Dabei kommt wieder das langfristige Denken ins Spiel: »Für einen Landwirt, der immer nur zwei, drei Jahre vorausschaut, macht es keinen Sinn, Bäume auf dem Acker zu pflanzen und dafür Flächen zu opfern, wenn sich der Effekt erst in fünf bis zehn Jahren zeigt«, so der Ecovisio-Mitbegründer. Gleichzeitig erkennt Gröger auch, dass die Bezeichnung Ökodorf bei den Besucher*innen bestimmte Erwartungen weckt, die nicht erfüllt werden können. »Es ist für unsere Gäste schwierig zu verstehen, dass wir von einem Ökodorf sprechen, aber gleichzeitig gibt es im Rest des Dorfes Müllkippen, und Hunde werden draußen an kurzen Ketten an Alarmanlagen benutzt.«

Die Häuser im Ökodorf sind vor allem aus Holz, Stroh und Lehm gebaut.
Die Häuser im Ökodorf sind vor allem aus Holz, Stroh und Lehm gebaut.

Vieles sei einfach noch tief in der Kultur verankert, und Veränderung brauche eben Zeit. »Wir werden vielleicht in 100 oder 150 Jahren in Rîșcova in einem kompletten Ökodorf leben«, denkt Gröger.
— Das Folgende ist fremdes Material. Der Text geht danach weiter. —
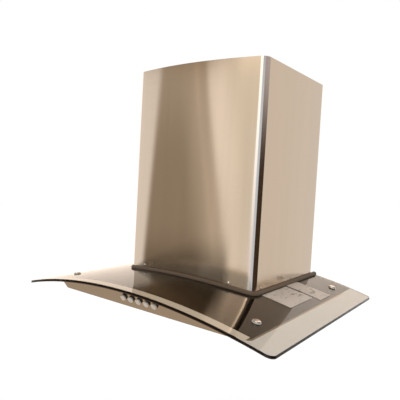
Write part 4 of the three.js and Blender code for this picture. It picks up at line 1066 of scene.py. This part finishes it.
class HOOD_OT_glass_screws(bpy.types.Operator):
    """Make the capped screws that hold the glass, with their washers"""

    bl_idname = "hood.glass_screws"
    bl_label = "Glass Screws"

    cap_radius = 0.007
    cap_height = 0.0026
    rim_share = 0.35
    shank = 0.0024
    washer_radius = 0.008
    washer_bore = 0.0027
    washer = 0.0012
    past_plate = 0.006

    def execute(self, context):
        s = sizes()
        seat = self.washer + 2 * s.fit
        end = -s.glass_thickness - s.fit - s.sheet - self.past_plate
        rim = seat + self.cap_height * self.rim_share
        crown = self.cap_height * (1 - self.rim_share)
        dome = [(self.cap_radius * math.cos(angle), rim + crown * math.sin(angle))
                for angle in spread(0, QUARTER, 10)[:-1]]
        profile = [(0, end), (self.shank, end), (self.shank, seat), (self.cap_radius, seat), *dome,
                   (0, seat + self.cap_height)]
        bore, r, low = self.washer_bore, self.washer_radius, s.fit
        high = low + self.washer
        ring = [(bore, low), (r, low), (r, low + self.washer * 0.7), (r - 0.0006, high), (bore, high)]
        for where, spot in zip(SCREW_CORNERS, glass_screw_spots()):
            place = on_arch(*spot)
            cap = turned(f"screw_cap_{where}", profile, place, chrome(), sharp=50)
            settle(cap, "root", "chrome", f"glass_screw_{where}")
            washer = turned(f"washer_{where}", ring, place, finish_for_slot("nylon"), sharp=50)
            settle(washer, "root", "nylon", f"glass_washer_{where}")
        return FINISHED


class HOOD_OT_labels(bpy.types.Operator):
    """Lay the two bare paper labels on the right of the glass"""

    bl_idname = "hood.labels"
    bl_label = "Bare Labels"

    faces = (0.00022, 0.00005)

    def execute(self, context):
        r = 0.0015
        for name, x0, x1, y0, y1 in (("label_front", 0.172, 0.233, -0.277, -0.174),
                                     ("label_rear", 0.170, 0.247, -0.166, -0.112)):
            corners = ((x0 + r, y0 + r, 180), (x1 - r, y0 + r, 270),
                       (x1 - r, y1 - r, 0), (x0 + r, y1 - r, 90))
            loop = [point for x, y, start in corners for point in arc(x, y, r, start, start + 90, 4)]
            label = arched_sheet(name, [loop], *self.faces, [label_paper()], spacing=0.008)
            settle(label, "root", "trim")
        return FINISHED


class HOOD_OT_small_screws(bpy.types.Operator):
    """Make the small cross-head screws of the chimney and of its wall bracket"""

    bl_idname = "hood.small_screws"
    bl_label = "Small Screws"

    head_reach = 0.0031
    slot = (0.0016, 0.00035, 0.0007)

    def execute(self, context):
        names = [name for name in frame["nodes"] if name.startswith(("chimney_screw_", "bracket_screw_"))]
        for name in names:
            place = self.place(name)
            screw = turned(name + "_head", self.profile(), place, chrome(), segments=32)
            for angle in (0, QUARTER):
                cut(screw, *moved(bar(*self.slot), place @ Matrix.Rotation(angle, 4, "Z")))
            settle(screw, "root", "chrome", name)
        return FINISHED

    def place(self, name):
        """Place and turn of a screw, the top of its head at zero and its axis square out of the sheet."""
        low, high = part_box(name)
        at = middle_of(name)
        if name.startswith("bracket"):
            way = Vector((0, -1, 0))
            at.y = low.y
        elif "side" in name:
            side = 1 if at.x > 0 else -1
            way = Vector((side, 0, 0))
            at.x = max(abs(low.x), abs(high.x)) * side
        else:
            half = COVER_HIGH.x
            bow = sizes().chimney_bow
            way = Vector((at.x, -(half * half + bow * bow) / (2 * bow), 0)).normalized()
            at = at + way * self.head_reach
        return facing(at, way)

    @staticmethod
    def profile():
        """Pan head with its top at zero, and its stem."""
        r, height, stem, length = 0.0028, 0.0016, 0.0017, 0.0053
        crown = height * 0.55
        dome = [(r * math.sin(angle), crown * (math.cos(angle) - 1))
                for angle in spread(0, QUARTER, 8)]
        return [*dome, (r, -height), (stem, -height), (stem, -height - length), (0, -height - length)]


class HOOD_OT_collar(bpy.types.Operator):
    """Make the outlet's round collar on its square flange"""

    bl_idname = "hood.collar"
    bl_label = "Outlet Collar"

    corner = 0.010
    radius = 0.075
    wall = 0.002
    ledge = 0.003
    flange = 0.0015
    pin_hole = 0.0018

    def execute(self, context):
        low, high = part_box("outlet_collar")
        half, corner = (high.x - low.x) / 2, self.corner

        def square(angle):
            """Distance from the middle to the rounded square's rim."""
            x, y = abs(math.cos(angle)), abs(math.sin(angle))
            flat = half / max(x, y)
            start = half - corner
            if min(x, y) * flat <= start:
                return flat
            along = (x + y) * start
            return along + math.sqrt(along * along - 2 * start * start + corner * corner)

        r, inner, ledge = self.radius, self.radius - self.wall, self.radius - self.wall - self.ledge
        pin_z = middle_of("damper_pin").z
        ledge_top, ledge_foot = pin_z - 0.0008, pin_z - 0.0023
        flange = low.z + self.flange
        profile = [
            (square, low.z), (square, flange - 0.0003), (lambda angle: square(angle) - 0.0003, flange),
            (r + 0.0012, flange), (r + 0.0003, flange + 0.0003), (r, flange + 0.0012),
            (r, high.z - 0.0005), (r - 0.0005, high.z), (inner + 0.0005, high.z), (inner, high.z - 0.0005),
            (inner, ledge_top), (ledge, ledge_top), (ledge, ledge_foot), (inner, ledge_foot), (inner, low.z)]
        middle = over_middle("outlet_collar", 0)
        collar = turned("collar_tube", profile, middle, finish_for_slot("grey_plastic"), segments=96)
        pin = facing(Vector((0, 0, pin_z)), Vector((1, 0, 0)))
        drill(collar, middle @ pin, self.pin_hole, reach=0.09)
        settle(collar, "root", "grey_plastic", "outlet_collar")
        return FINISHED


class HOOD_OT_lamps(bpy.types.Operator):
    """Make the two round lamps with their chrome bezels and dimpled lenses"""

    bl_idname = "hood.lamps"
    bl_label = "Lamps"

    def execute(self, context):
        outer, bore = 0.0275, 0.0258
        for side in ("left", "right"):
            low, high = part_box("lamp_bezel_" + side)
            place = over_middle("lamp_bezel_" + side, UNDERSIDE)
            flange = (high.x - low.x) / 2
            tube = high.z - UNDERSIDE
            ring = [(outer, 0.0012), (outer, tube), (bore, tube), (bore, 0.0012), (0.0236, 0.0012),
                    (0.023, 0.0009), (0.0233, 0.0003), (0.024, 0), (flange - 0.0012, 0),
                    (flange - 0.0003, 0.0004), (flange, 0.0012)]
            bezel = turned("bezel_" + side, ring, place, chrome(), segments=64)
            settle(bezel, "root", "chrome", "lamp_bezel_" + side)
            face = [(0, 0.0009), (0.0212, 0.0009), (0.022, 0.0011), (0.022, 0.0015), (0.0252, 0.0015),
                    (0.0255, 0.0018), (0.0255, 0.0032), (0.0252, 0.0035), (0, 0.0035)]
            lens = turned("lens_" + side, face, place, frosted_lens(), segments=64)
            settle(lens, "root", "lamp_lens", "lamp_lens_" + side)
        return FINISHED


class HOOD_OT_filters(bpy.types.Operator):
    """Make the filters' expanded metal faces and their turning knobs"""

    bl_idname = "hood.filters"
    bl_label = "Grease Filters"

    columns: bpy.props.IntProperty(
        name="Columns", description="Cells of the net from side to side", default=20)
    rows: bpy.props.IntProperty(
        name="Rows", description="Strands of the net from front to back", default=44)
    strand: size("Strand", "Width of a strand of the net", 0.0013)
    grip = (0.00544, 0.00077, 0.00084)

    def execute(self, context):
        for side in ("left", "right"):
            net = self.net("filter_net_" + side, *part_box("filter_mesh_" + side))
            settle(net, side + "_filter", "aluminium", "filter_mesh_" + side)
            low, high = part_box("filter_knob_" + side)
            at = over_middle("filter_knob_" + side, low.z)
            r, top = (high.x - low.x) / 2, high.z - low.z
            profile = [(0, 0.0004), (r * 0.3, 0.0003), (r * 0.7, 0), (r - 0.0008, 0), (r, 0.0009),
                       (r, 0.0026), (r * 0.55, 0.0045), (0.0045, 0.0052), (0.0045, 0.0067), (0.0025, 0.0067),
                       (0.0025, top), (0, top)]
            knob = turned("knob_" + side, profile, at, finish_for_slot("black_plastic"))
            cut(knob, *moved(bar(*self.grip), at))
            settle(knob, side + "_filter", "black_plastic", "filter_knob_" + side)
        return FINISHED

    def net(self, name, low, high):
        """Two layers of zigzag strands that touch at their bends, each layer half a cell off the other."""
        group = bpy.data.node_groups.new("expanded_metal", "GeometryNodeTree")
        group.interface.new_socket("Geometry", in_out="OUTPUT", socket_type="NodeSocketGeometry")
        span = high - low
        settings = {"Width": span.x, "Depth": span.y, "Height": span.z, "Strand": self.strand,
                    "Columns": self.columns, "Rows": self.rows}
        identifiers = {}
        for label, value in settings.items():
            kind = "NodeSocketInt" if isinstance(value, int) else "NodeSocketFloat"
            socket = group.interface.new_socket(label, in_out="INPUT", socket_type=kind)
            identifiers[label] = socket.identifier
        tree = Tree(group)
        given = tree.add("NodeGroupInput").socket.node
        values = [Value(tree, given.outputs[label]) for label in settings]
        width, depth, height, strand, columns, rows = values
        reach_x = width - strand
        reach_y = depth - strand
        pitch = reach_y / rows
        overlap, lift, thickness = strand * 0.4, strand * 0.25, strand * 0.6
        layer_rise = 0.22
        bends = columns * 2
        index = tree.add("GeometryNodeInputIndex")
        odd = index.math("MODULO", index, 2.0)

        def vector(x, y, z):
            return tree.add("ShaderNodeCombineXYZ", None, {0: x, 1: y, 2: z})

        def line_of(count, start, offset):
            return tree.add("GeometryNodeMeshLine", {"mode": "OFFSET"}, {
                "Count": count, "Start Location": start, "Offset": offset})

        def shifted(geometry, rise, scale):
            return tree.add("GeometryNodeTransform", None, {
                "Geometry": geometry, "Translation": vector(0.0, 0.0, height * rise), "Scale": scale})

        line = line_of(bends + 1, vector(reach_x * -0.5, 0.0, 0.0), vector(reach_x / bends, 0.0, 0.0))
        bend = vector(0.0, (odd - 0.5) * (pitch - overlap), (odd - 0.5) * lift)
        zigzag = tree.add("GeometryNodeSetPosition", None, {"Geometry": line, "Offset": bend})
        curve = tree.add("GeometryNodeMeshToCurve", None, {"Mesh": zigzag})
        section = tree.add("GeometryNodeCurvePrimitiveQuadrilateral", {"mode": "RECTANGLE"}, {
            "Width": strand, "Height": thickness})
        ribbon = tree.add("GeometryNodeCurveToMesh", None, {
            "Curve": curve, "Profile Curve": section, "Fill Caps": True})
        places = line_of(rows, vector(0.0, (reach_y - pitch) * -0.5, 0.0), vector(0.0, pitch, 0.0))
        layer = tree.add("GeometryNodeInstanceOnPoints", None, {
            "Points": places, "Instance": ribbon, "Scale": vector(1.0, 1.0 - odd * 2.0, 1.0)})
        layer = tree.add("GeometryNodeRealizeInstances", None, {"Geometry": layer})
        upper = shifted(layer, layer_rise, (-1.0, -1.0, 1.0))
        lower = shifted(layer, -layer_rise, (1.0, 1.0, 1.0))
        both = tree.add("GeometryNodeJoinGeometry", None, {0: upper})
        tree.links.new(lower.socket, both.socket.node.inputs[0])
        painted = tree.add("GeometryNodeSetMaterial", None, {"Geometry": both, "Material": aluminium()})
        tree.add("NodeGroupOutput", None, {0: painted})

        net = bpy.data.objects.new(name, bpy.data.meshes.new(name))
        bpy.context.scene.collection.objects.link(net)
        change = net.modifiers.new("net", "NODES")
        change.node_group = group
        for label, value in settings.items():
            change[identifiers[label]] = value
        apply(net, change)
        net.data.transform(Matrix.Translation((low + high) / 2))
        return net


class HOOD_PT_panel(bpy.types.Panel):
    """Lists the hood's operators, sizes and colours"""

    bl_idname = "HOOD_PT_panel"
    bl_label = "Range Hood"
    bl_space_type = "VIEW_3D"
    bl_region_type = "UI"
    bl_category = "Range Hood"

    def draw(self, context):
        for operator in OPERATORS:
            self.layout.operator(operator.bl_idname)
        for group in (sizes(), colours()):
            box = self.layout.box()
            for name in group.__annotations__:
                box.prop(group, name)


OPERATORS = (
    HOOD_OT_stage, HOOD_OT_finishes, HOOD_OT_canopy, HOOD_OT_chimney, HOOD_OT_casing,
    HOOD_OT_buttons, HOOD_OT_glass_screws, HOOD_OT_labels, HOOD_OT_small_screws, HOOD_OT_collar,
    HOOD_OT_lamps, HOOD_OT_filters,
)
CLASSES = (HoodSizes, HoodColours, *OPERATORS, HOOD_PT_panel)


def register():
    for cls in CLASSES:
        bpy.utils.register_class(cls)
    bpy.types.Scene.hood_sizes = bpy.props.PointerProperty(type=HoodSizes)
    bpy.types.Scene.hood_colours = bpy.props.PointerProperty(type=HoodColours)


def unregister():
    del bpy.types.Scene.hood_colours
    del bpy.types.Scene.hood_sizes
    for cls in reversed(CLASSES):
        bpy.utils.unregister_class(cls)


def main():
    register()
    for operator in OPERATORS:
        group, name = operator.bl_idname.split(".")
        getattr(getattr(bpy.ops, group), name)()


if __name__ == "__main__":
    main()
Aber gerade was diese soziale Verantwortung eines jeden Einzelnen angeht, stehe das Dorf noch »total am Anfang«. Das Community-Center und das Umweltbildungszentrum seien zwar erfolgreich, aber ein komplettes Dorf nachhaltig umzugestalten und die lokale Bevölkerung davon zu überzeugen, brauche mehr Zeit und mehr Kräfte. »Den Anspruch, dass wir wirklich in das ganze Dorf hineinwirken können, haben wir aufgegeben.«

Das Team von Ecovisio hat einsehen müssen, dass Anstrengungen auf lokaler Ebene zu falschen Erwartungen führen. »Wir haben erkannt, dass es keinen Sinn macht, kleine Versuchsprojekte, wie etwa beim Abfall-Management, zu starten.« Die Initiative hat Mülleimer im Dorf aufgestellt. »Das schürt Hoffnungen und Erwartungen, und anschließend sind wir in der Verantwortung zu erklären, warum es nicht gelungen ist.«

Hier brauche es noch viel mehr Lobbyarbeit und Entscheidungen auf nationaler Ebene. Denn am Ende ist Riscova – selbst wenn es ein Vorzeigeprojekt ist – nur ein einziges Dorf von vielen in der Republik Moldau. Um die gesamte Region an den Klimawandel anzupassen, müsse an vielen Stellschrauben gedreht werden. Auf lokaler und auf nationaler Ebene. Von Individuen und von der Politik.